Everything from the line containing "record = json.load(file)" through the line containing "of the carriage's" must be quoted exactly; everything else is left out.

* Start *

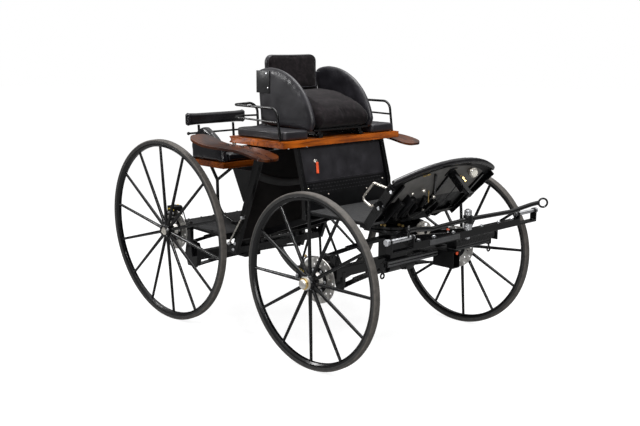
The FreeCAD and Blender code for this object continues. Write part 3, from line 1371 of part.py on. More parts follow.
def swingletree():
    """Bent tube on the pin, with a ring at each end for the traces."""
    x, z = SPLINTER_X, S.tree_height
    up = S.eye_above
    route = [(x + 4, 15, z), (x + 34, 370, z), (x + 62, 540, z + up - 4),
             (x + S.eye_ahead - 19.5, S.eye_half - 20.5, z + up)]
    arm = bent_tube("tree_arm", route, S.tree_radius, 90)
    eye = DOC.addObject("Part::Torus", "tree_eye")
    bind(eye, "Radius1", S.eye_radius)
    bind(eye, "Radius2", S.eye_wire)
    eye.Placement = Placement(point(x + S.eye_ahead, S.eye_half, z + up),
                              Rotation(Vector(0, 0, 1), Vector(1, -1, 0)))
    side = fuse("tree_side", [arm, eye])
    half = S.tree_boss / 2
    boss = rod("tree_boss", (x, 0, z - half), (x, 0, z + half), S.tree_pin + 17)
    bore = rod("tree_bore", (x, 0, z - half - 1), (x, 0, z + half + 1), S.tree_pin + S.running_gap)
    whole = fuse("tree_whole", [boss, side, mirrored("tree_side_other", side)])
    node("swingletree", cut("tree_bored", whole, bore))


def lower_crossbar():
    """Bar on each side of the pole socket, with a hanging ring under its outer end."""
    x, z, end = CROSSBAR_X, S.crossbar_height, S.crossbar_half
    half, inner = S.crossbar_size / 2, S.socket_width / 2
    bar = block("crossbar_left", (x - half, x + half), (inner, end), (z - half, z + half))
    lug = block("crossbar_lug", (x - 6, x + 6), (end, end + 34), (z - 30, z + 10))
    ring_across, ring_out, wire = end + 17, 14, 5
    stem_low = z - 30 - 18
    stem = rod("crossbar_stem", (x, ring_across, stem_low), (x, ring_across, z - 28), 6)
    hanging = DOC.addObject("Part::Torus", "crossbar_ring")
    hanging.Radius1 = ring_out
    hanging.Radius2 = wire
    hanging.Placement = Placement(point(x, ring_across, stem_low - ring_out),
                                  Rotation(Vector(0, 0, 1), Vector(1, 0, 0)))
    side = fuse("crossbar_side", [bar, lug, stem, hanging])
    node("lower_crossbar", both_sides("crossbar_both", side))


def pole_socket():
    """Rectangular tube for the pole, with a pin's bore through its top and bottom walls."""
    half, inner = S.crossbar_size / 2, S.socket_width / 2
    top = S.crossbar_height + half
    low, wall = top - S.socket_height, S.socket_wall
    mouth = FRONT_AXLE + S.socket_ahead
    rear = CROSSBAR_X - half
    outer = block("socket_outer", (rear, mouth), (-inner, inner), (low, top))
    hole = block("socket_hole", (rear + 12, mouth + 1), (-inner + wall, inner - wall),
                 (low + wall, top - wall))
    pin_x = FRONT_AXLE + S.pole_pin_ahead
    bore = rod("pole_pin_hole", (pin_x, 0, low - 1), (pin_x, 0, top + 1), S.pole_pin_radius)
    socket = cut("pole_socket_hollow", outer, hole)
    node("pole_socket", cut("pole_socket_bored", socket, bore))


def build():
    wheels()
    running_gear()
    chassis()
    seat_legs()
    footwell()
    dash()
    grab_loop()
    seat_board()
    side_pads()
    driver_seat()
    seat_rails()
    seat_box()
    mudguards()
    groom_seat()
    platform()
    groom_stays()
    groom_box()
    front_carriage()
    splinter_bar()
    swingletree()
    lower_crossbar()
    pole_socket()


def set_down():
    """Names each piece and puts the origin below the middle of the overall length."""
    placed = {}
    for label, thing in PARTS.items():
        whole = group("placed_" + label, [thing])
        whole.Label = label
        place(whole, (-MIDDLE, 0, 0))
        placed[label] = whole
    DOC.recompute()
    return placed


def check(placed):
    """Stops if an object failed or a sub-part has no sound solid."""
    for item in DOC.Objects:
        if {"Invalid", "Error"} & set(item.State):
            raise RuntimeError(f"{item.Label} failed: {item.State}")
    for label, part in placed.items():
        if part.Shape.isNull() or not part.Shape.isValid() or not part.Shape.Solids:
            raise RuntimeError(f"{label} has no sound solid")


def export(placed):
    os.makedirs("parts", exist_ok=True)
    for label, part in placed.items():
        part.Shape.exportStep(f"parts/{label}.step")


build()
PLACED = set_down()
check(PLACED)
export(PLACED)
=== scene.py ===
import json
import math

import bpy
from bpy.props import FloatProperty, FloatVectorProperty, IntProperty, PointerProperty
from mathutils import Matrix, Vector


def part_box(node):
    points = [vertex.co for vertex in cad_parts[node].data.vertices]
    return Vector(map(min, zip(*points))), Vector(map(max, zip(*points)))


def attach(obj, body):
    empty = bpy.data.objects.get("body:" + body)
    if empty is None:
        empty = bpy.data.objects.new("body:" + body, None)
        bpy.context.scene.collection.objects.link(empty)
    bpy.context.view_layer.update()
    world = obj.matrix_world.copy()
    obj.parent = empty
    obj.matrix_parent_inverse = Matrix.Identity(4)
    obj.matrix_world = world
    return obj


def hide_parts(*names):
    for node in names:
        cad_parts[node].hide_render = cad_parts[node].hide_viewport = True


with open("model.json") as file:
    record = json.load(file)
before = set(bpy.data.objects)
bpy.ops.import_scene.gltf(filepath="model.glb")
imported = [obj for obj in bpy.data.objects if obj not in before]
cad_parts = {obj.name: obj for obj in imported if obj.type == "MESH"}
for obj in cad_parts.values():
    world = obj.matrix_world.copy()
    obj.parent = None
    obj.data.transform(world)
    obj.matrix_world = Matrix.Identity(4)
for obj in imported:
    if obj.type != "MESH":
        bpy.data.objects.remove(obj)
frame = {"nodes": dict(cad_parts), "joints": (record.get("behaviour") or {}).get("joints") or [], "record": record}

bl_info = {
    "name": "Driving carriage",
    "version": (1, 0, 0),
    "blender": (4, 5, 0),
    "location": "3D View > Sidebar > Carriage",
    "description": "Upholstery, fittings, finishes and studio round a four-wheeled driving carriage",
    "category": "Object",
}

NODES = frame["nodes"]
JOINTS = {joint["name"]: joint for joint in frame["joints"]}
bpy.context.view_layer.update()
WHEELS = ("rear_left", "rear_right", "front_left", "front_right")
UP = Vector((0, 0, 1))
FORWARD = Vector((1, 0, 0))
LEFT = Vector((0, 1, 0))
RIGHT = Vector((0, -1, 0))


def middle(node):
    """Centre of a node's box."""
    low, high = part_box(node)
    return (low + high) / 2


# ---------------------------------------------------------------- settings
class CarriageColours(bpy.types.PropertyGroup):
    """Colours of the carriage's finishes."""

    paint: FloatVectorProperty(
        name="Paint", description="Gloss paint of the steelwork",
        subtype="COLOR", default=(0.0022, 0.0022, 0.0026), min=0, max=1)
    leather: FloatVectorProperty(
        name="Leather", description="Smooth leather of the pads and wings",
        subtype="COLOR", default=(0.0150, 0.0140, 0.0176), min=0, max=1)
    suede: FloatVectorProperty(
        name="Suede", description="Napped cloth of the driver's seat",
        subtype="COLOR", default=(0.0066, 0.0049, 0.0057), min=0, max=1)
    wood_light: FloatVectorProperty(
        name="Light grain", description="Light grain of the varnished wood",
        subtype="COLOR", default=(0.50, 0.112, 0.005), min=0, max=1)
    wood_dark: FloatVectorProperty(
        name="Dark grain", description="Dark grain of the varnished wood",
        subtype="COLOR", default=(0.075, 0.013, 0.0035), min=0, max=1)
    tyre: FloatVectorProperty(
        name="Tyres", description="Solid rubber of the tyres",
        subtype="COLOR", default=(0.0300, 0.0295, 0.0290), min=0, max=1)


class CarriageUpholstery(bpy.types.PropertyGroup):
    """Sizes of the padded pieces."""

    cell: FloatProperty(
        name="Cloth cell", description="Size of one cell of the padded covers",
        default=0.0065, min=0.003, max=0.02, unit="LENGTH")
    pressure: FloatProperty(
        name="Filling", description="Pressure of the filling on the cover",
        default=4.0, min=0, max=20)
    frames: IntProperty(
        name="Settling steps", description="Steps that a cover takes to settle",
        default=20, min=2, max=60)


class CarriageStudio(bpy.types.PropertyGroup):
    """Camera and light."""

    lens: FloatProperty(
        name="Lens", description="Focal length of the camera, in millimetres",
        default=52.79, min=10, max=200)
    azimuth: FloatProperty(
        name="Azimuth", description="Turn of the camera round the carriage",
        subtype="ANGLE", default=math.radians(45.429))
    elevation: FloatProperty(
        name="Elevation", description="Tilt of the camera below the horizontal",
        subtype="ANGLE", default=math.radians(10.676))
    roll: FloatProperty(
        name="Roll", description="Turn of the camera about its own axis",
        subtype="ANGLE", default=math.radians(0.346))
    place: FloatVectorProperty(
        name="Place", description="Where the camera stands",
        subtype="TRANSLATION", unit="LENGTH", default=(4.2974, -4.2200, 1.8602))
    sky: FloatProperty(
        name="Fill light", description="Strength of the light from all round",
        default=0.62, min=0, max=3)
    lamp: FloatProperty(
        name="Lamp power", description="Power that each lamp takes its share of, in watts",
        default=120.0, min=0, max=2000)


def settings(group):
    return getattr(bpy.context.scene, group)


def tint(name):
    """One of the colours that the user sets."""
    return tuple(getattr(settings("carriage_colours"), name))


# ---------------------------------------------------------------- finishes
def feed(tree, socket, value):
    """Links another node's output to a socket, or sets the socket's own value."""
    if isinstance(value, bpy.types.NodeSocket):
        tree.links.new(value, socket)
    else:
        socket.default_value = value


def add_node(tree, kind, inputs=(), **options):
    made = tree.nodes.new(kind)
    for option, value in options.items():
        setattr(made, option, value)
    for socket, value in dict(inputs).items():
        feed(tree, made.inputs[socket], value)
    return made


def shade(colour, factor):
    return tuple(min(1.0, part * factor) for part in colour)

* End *

▶ [Task answer]:
    record = json.load(file)
before = set(bpy.data.objects)
bpy.ops.import_scene.gltf(filepath="model.glb")
imported = [obj for obj in bpy.data.objects if obj not in before]
cad_parts = {obj.name: obj for obj in imported if obj.type == "MESH"}
for obj in cad_parts.values():
    world = obj.matrix_world.copy()
    obj.parent = None
    obj.data.transform(world)
    obj.matrix_world = Matrix.Identity(4)
for obj in imported:
    if obj.type != "MESH":
        bpy.data.objects.remove(obj)
frame = {"nodes": dict(cad_parts), "joints": (record.get("behaviour") or {}).get("joints") or [], "record": record}

bl_info = {
    "name": "Driving carriage",
    "version": (1, 0, 0),
    "blender": (4, 5, 0),
    "location": "3D View > Sidebar > Carriage",
    "description": "Upholstery, fittings, finishes and studio round a four-wheeled driving carriage",
    "category": "Object",
}

NODES = frame["nodes"]
JOINTS = {joint["name"]: joint for joint in frame["joints"]}
bpy.context.view_layer.update()
WHEELS = ("rear_left", "rear_right", "front_left", "front_right")
UP = Vector((0, 0, 1))
FORWARD = Vector((1, 0, 0))
LEFT = Vector((0, 1, 0))
RIGHT = Vector((0, -1, 0))


def middle(node):
    """Centre of a node's box."""
    low, high = part_box(node)
    return (low + high) / 2


# ---------------------------------------------------------------- settings
class CarriageColours(bpy.types.PropertyGroup):
    """Colours of the carriage's finishes."""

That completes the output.